Anyway, who would have thought that all those pesky comments that used to go in one of my ears and – by way of a hard kick to the arse – out the other. Who knew they would actually come to pass as some of the most profound and applicable pieces of advice. I don’t need to pontificate on these points here because the majority of my readers are parents themselves. Of course our perspectives shift, of course there is sacrifice, and of course we change … I am here to tell you the simple truth. The more you fight the change taking place within you, the more pain you are subjecting yourself to in the long run.
I think my parents’ style of parenting was ingenious. I have very rarely been told “No.” No, you can’t do that, or even I don’t think that is a good idea. Both my mom and dad tolerated all my naiveté on every level in order to allow me to find my own way or learn lessons in my own time, many of which are only now coming to fruition. Apparently life is change and life-long learning is actually a thing.
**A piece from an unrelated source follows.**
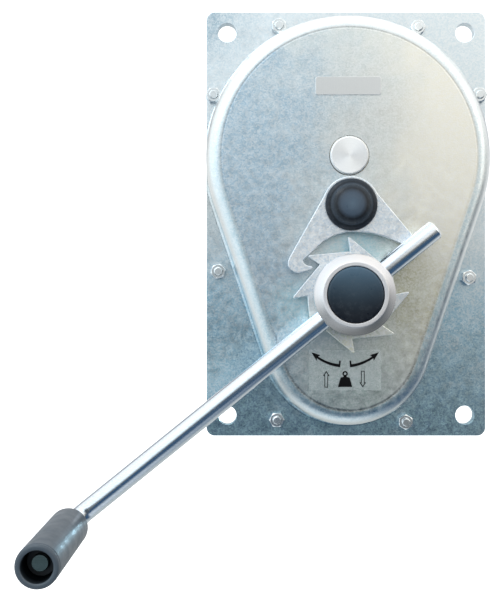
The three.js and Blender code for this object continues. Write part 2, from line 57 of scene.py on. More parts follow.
def middle(node, axis):
    return round(sum(span(node, axis)) / 2, 2)


def size(node, axis):
    low, high = span(node, axis)
    return round(high - low, 2)


PLATE_W, PLATE_T, PLATE_H = (size("base_plate", axis) for axis in "XYZ")
SHEET = 3  # the pressed cover's sheet
FLANGE = -PLATE_T - SHEET  # front of the cover's flange
FACE = span("front_cover", "Y")[0]  # front of the cover's raised face
GEAR_Z, PINION_Z, PAWL_Z = (middle(node, "Z") for node in ("main_shaft", "crank_hub", "pawl_cap"))
TOP_R, BOTTOM_R, BOTTOM_Z = 134.5, 79.0, -113.0  # the cover's two rounds, the upper one about the main shaft
MOUNT_HOLES = [(sx * 115, sz * 185) for sx in (-1, 1) for sz in (-1, 1)]
NUT_TURNS = (30, 0, 0, 0, 12, 20, 0, 30)  # degrees, one for each cover screw
COVER_SCREWS = [
    (middle(f"cover_screw_{number}", "X"), middle(f"cover_screw_{number}", "Z"), turn)
    for number, turn in enumerate(NUT_TURNS, 1)
]
ROD_ANGLE = math.radians(38.9)
OUT = Vector((-math.cos(ROD_ANGLE), 0, -math.sin(ROD_ANGLE)))
FRONT = Vector((0, -1, 0))
ROD_Y, ROD_R, ROD_REACH, ROD_STUB, ROD_BEND = -76.0, 9.0, 321.5, 94.0, 17.0
GRIP_X = (OUT * ROD_REACH).x
GRIP_Z = PINION_Z + (OUT * ROD_REACH).z
CAMERA_X, CAMERA_Z = -91.9, -73.6
CAMERA_Y = FLANGE - 860.0


# ---------------------------------------------------------------- shapes: (vertices, faces) in millimetres


def join(*shapes):
    vertices, faces = [], []
    for shape_vertices, shape_faces in shapes:
        start = len(vertices)
        vertices += shape_vertices
        faces += [[start + i for i in face] for face in shape_faces]
    return vertices, faces


def arc(x, z, radius, count, start=0.0, sweep=360.0):
    """Points on a circle in the XZ plane. A full turn leaves out the repeated last point."""
    last = count if sweep >= 360 else count - 1
    angles = [math.radians(start + sweep * i / last) for i in range(count)]
    return [(x + radius * math.cos(a), z + radius * math.sin(a)) for a in angles]


def polar(x, z, radius, angle):
    """The point at a radius and an angle in degrees from (x, z)."""
    return (x + radius * math.cos(math.radians(angle)), z + radius * math.sin(math.radians(angle)))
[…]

I can’t really appreciate the amount of patience it took on their part when they were faced with my harrowing childhood crusade: my perceived misery that I blamed on the move from Vancouver to Kelowna when I was seven years old. I was not yet old enough to understand why we moved but old enough to figure out that blaming and hating change was easier than simply adjusting to it.
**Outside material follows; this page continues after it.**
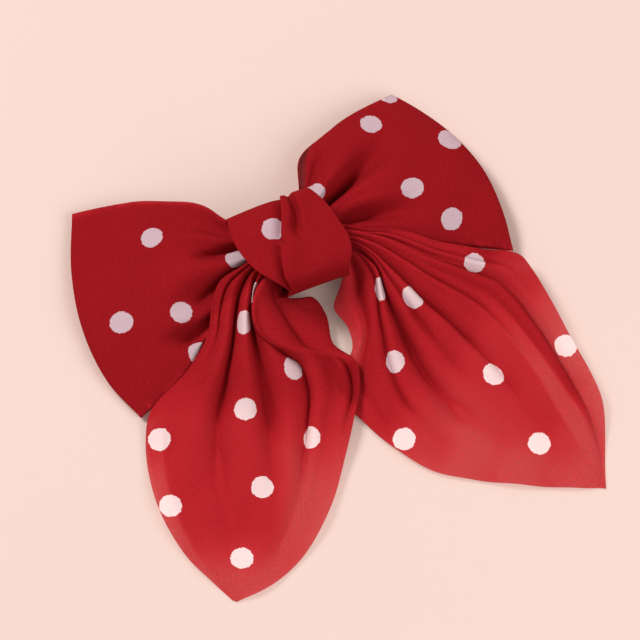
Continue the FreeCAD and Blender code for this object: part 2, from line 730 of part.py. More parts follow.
def main():
    doc = FreeCAD.newDocument("hair_bow")
    D.update(make_sheet(doc))
    bodies = [
        make_top_plate(doc),
        make_hinge_pin(doc),
        make_lever_arm(doc),
        make_tension_bar(doc),
        make_catch_base(doc),
        make_catch_leg(doc, "catch_leg_front", -1),
        make_catch_leg(doc, "catch_leg_rear", 1),
        make_catch_rivet(doc),
        make_loop_band(doc),
        make_tail_strip(doc),
        make_knot_band(doc),
        make_gather_thread(doc),
        make_knot_stitches(doc),
        make_end_stitches(doc, "hinge_end_stitches", -1),
        make_end_stitches(doc, "catch_end_stitches", 1),
    ]
    doc.recompute()
    check(doc, bodies)
    os.makedirs("parts", exist_ok=True)
    whole = FreeCAD.BoundBox()
    for body in bodies:
        body.Shape.exportStep(f"parts/{body.Label}.step")
        whole.add(body.Shape.BoundBox)
        box = body.Shape.BoundBox
        print(
            f"{body.Label:20s} volume {body.Shape.Volume:10.1f} solids {len(body.Shape.Solids)}"
            f"  x {box.XMin:7.1f} {box.XMax:7.1f}  y {box.YMin:7.1f} {box.YMax:7.1f}"
            f"  z {box.ZMin:6.2f} {box.ZMax:6.2f}"
        )
    print("whole", whole)


main()
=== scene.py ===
"""Looks of a dotted chiffon hair bow on a barrette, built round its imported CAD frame.

Each cloth piece starts as a flat grid, is gathered and folded by moving its points, and is then
laid out flat again for its printed dots.
Lengths in this file are millimetres in the clip frame, whose origin is the point on the table
under the middle of the clip, until a mesh is finished: then they become metres in the row frame.
"""

import math

import bmesh
import bpy
import numpy as np
from bpy.props import FloatProperty, FloatVectorProperty, PointerProperty
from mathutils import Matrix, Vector
from mathutils.bvhtree import BVHTree


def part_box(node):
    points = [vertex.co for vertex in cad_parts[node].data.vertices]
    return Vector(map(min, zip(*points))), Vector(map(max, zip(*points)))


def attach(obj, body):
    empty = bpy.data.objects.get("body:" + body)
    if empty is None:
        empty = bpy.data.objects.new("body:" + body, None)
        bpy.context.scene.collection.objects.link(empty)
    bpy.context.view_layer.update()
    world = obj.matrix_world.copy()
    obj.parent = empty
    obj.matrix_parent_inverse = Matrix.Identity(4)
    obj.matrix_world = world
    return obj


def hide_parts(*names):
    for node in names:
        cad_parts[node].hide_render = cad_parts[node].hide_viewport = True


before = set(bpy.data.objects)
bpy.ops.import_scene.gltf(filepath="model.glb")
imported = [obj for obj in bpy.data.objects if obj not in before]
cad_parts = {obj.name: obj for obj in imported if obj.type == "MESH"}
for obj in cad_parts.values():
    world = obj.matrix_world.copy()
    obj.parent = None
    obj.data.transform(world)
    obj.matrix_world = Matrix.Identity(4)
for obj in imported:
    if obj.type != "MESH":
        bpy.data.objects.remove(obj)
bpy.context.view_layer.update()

bl_info = {
    "name": "Chiffon hair bow",
    "version": (1, 0, 0),
    "blender": (4, 5, 0),
    "location": "View3D > Sidebar > Hair Bow",
    "description": "Makes the loops, tails and knot of a dotted chiffon bow on its barrette",
    "category": "Object",
}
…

So, from seven years old through elementary school, high school and my entire adolescence, I told myself my parents were to blame for my lot in life and I would have been better off in Vancouver and that I would have turned out better if we had never moved. It was easy; it was convenient, and in the end it was a survival tactic … but it was just wrong. Dead wrong; however, it remained a lesson I would learn not then but in time. And maybe that is how my parents tolerated me all those years, because they knew it was just my way. I can’t be told. I have to learn all on my own.
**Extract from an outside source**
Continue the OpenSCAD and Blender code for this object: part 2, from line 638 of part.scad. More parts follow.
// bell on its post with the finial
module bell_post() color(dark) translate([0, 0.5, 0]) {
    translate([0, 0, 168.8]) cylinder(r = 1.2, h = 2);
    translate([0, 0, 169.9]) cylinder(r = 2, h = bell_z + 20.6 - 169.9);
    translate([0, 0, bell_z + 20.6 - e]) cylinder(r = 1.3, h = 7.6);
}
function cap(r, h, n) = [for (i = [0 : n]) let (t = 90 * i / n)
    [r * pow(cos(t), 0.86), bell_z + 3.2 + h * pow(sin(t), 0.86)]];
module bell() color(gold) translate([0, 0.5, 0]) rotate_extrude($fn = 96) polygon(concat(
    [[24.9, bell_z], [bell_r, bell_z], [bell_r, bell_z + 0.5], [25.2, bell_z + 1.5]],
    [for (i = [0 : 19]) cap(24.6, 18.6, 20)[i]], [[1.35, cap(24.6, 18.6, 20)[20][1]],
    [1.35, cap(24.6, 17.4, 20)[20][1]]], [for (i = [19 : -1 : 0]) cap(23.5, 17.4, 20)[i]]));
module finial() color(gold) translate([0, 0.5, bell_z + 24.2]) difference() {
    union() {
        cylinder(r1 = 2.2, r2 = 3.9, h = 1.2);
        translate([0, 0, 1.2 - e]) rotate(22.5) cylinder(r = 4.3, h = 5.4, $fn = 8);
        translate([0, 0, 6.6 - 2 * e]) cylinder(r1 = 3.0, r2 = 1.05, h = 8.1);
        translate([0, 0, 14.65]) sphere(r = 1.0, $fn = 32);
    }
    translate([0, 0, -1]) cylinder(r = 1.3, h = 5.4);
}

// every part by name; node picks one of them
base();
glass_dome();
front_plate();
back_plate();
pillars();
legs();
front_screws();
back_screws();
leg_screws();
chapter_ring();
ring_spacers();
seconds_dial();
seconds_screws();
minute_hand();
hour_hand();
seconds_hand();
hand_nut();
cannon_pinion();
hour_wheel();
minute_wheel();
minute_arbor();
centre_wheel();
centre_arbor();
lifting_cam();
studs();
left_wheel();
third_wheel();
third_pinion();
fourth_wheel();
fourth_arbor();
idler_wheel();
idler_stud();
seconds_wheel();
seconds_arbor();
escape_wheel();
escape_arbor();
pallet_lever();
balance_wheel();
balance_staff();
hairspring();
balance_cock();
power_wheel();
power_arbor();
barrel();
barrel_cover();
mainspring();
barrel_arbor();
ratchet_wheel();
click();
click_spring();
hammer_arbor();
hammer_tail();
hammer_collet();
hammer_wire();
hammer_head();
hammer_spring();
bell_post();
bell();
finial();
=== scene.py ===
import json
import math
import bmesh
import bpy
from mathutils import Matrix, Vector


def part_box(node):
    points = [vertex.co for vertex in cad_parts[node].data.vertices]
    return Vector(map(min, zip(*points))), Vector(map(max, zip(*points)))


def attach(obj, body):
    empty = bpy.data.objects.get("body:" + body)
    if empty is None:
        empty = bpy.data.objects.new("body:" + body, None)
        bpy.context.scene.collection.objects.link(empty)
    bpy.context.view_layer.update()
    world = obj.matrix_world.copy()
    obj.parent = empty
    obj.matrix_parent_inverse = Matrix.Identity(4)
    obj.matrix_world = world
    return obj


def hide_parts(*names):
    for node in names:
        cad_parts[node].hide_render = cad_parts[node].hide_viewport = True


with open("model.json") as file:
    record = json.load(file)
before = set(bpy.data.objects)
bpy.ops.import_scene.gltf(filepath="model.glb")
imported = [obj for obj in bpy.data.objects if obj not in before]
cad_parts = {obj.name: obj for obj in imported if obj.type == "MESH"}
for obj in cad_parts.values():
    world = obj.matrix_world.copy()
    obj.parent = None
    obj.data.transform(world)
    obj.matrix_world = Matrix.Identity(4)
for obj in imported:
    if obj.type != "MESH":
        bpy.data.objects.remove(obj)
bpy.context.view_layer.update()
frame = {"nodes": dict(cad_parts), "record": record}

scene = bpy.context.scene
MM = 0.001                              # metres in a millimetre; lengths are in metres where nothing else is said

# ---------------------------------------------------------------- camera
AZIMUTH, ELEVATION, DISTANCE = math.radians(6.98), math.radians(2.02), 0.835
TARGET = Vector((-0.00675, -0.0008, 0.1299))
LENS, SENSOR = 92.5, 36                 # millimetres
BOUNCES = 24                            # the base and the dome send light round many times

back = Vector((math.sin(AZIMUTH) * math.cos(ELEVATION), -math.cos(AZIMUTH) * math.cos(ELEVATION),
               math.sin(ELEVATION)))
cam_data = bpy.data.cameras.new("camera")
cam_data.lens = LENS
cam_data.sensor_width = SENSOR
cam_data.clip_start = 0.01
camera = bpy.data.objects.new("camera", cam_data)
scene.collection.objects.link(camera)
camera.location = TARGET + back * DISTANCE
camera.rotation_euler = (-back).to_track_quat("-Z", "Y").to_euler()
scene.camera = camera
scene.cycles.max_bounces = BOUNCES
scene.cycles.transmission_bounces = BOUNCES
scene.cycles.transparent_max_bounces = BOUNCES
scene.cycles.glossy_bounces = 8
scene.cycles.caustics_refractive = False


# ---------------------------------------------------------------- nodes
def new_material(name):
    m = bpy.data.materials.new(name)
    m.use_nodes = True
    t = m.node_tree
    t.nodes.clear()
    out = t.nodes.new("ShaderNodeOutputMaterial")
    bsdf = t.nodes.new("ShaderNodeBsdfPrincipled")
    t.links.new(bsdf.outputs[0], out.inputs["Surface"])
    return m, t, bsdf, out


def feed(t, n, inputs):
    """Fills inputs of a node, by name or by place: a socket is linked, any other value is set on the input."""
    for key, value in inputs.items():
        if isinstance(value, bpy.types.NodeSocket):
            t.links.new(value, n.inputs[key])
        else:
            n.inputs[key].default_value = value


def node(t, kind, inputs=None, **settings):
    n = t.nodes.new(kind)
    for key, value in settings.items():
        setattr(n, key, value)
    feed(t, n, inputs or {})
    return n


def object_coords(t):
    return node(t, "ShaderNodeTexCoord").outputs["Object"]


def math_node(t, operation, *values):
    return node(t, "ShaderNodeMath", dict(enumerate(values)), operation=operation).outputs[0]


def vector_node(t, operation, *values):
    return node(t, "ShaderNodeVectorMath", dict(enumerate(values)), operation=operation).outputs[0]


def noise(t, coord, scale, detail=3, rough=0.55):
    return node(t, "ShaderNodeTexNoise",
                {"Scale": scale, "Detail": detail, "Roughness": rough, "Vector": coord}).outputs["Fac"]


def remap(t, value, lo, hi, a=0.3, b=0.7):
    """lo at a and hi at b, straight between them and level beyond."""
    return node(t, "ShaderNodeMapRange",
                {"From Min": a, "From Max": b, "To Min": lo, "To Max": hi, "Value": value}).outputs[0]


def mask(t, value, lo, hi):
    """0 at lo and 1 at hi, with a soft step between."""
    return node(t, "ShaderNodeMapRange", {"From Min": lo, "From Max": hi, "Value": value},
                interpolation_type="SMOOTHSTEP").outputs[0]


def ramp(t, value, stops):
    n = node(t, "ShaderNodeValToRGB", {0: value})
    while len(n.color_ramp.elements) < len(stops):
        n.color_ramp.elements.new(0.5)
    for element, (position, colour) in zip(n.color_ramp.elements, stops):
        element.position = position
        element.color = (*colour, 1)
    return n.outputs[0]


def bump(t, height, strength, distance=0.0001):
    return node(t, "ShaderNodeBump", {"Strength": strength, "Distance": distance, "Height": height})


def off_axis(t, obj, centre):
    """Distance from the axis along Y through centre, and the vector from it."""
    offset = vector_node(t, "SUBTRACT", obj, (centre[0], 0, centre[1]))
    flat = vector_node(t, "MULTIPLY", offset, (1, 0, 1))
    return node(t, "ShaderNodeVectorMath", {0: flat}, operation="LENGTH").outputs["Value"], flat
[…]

I grew up never proud to say my hometown was Kelowna. I saw no value in it. Even worse, I thought If you were “small town”, you were nobody at all. But somehow amongst all the poisonous negativity I lived on I managed to have a fulfilling and happy childhood though I never could admit it. I couldn’t admit it because I didn’t know it.
Now I am twenty-seven living in my dream location of North Vancouver. I live by the sea, near downtown and near to where I believed my happiness resided when I was young and missing it. I finally achieved it all – everything childhood Kelsey ever wanted – I was a West Coaster, a wannabe career woman, going to give my future kids what I never got the chance to have and for a while I was happy.
When I had my little man, cliché as it is to say, everything had changed.
In Vancouver I was trying so hard to “be me” I wasn’t being me at all. The birth of my son didn’t just change me, he made me honest. He stripped me of all my bullshit and pretense and I was just myself again. Turns out? I am a little less West Coast than is needed to live out here. I am not sushi and yoga – I am apple orchards and BBQ’s. I am not big city symphony and power suits – I am community musical theatre and sweatshirts. I don’t care about Kombucha, or the latest Lululemon gear or whatever else is apparently inherently Vancouver essential.
It is difficult to come to the realization that everything you thought you wanted all your life turns out to be a place you don’t actually belong.
In Kelowna, I have more things that I think would enrich my son’s life than all Vancouver’s culture could ever hope to extend. Vancouver swallows up our little life, it’s too easy to get lost in the shuffle out here … and if Kelowna could give a child like me – so hell bent on being miserable – happiness and memories like the ones I keep then I have to ask myself, what am I doing here?
For too long I’ve always felt torn between two places. And maybe I’ll always be. Vancouver has humbled me and beaten me down emotionally both from idolizing it and from finally living in it. It’s enough already. To build a life out here would mean struggle and sacrifice far beyond the kind of sacrifice you endure to have children. I am no longer that little girl wondering who I would have been if we never moved away. I am the person I was meant to be. Just like my mother and fucking proud to be. I think my parents made the braver choice when they started over and there isn’t a part of me that doesn’t wish I hadn’t punished them by blaming them for the misery I made myself believe surrounded me. It is not until now I realize that maybe I wasn’t the only one possibly missing or mourning an old life … my parents had what we have now. They had family, friends and jobs … beloved attachments that wouldn’t be easy to lose or just become less important when they choose to migrate to Kelowna. That decision to move our family wasn’t easy and I made it even more difficult for my parents in dealing with it the way I chose. In truth, what they gave me was two homes to love. Then, they gave me the freedom to experience both of them and now I have the same responsibility to choose what is best for my family. I feel like now I know where I belong and it isn’t here. And it never was.
Home is where the heart is and my torn-between-two-places-heart perhaps realizes it was always in the Okanagan. So, this is the pitch I’ll use when I am finally home and trying to get a gig writing for Okanagan Life magazine. A column called, “Lived it and learned it – Just love where you’re from, knucklehead”.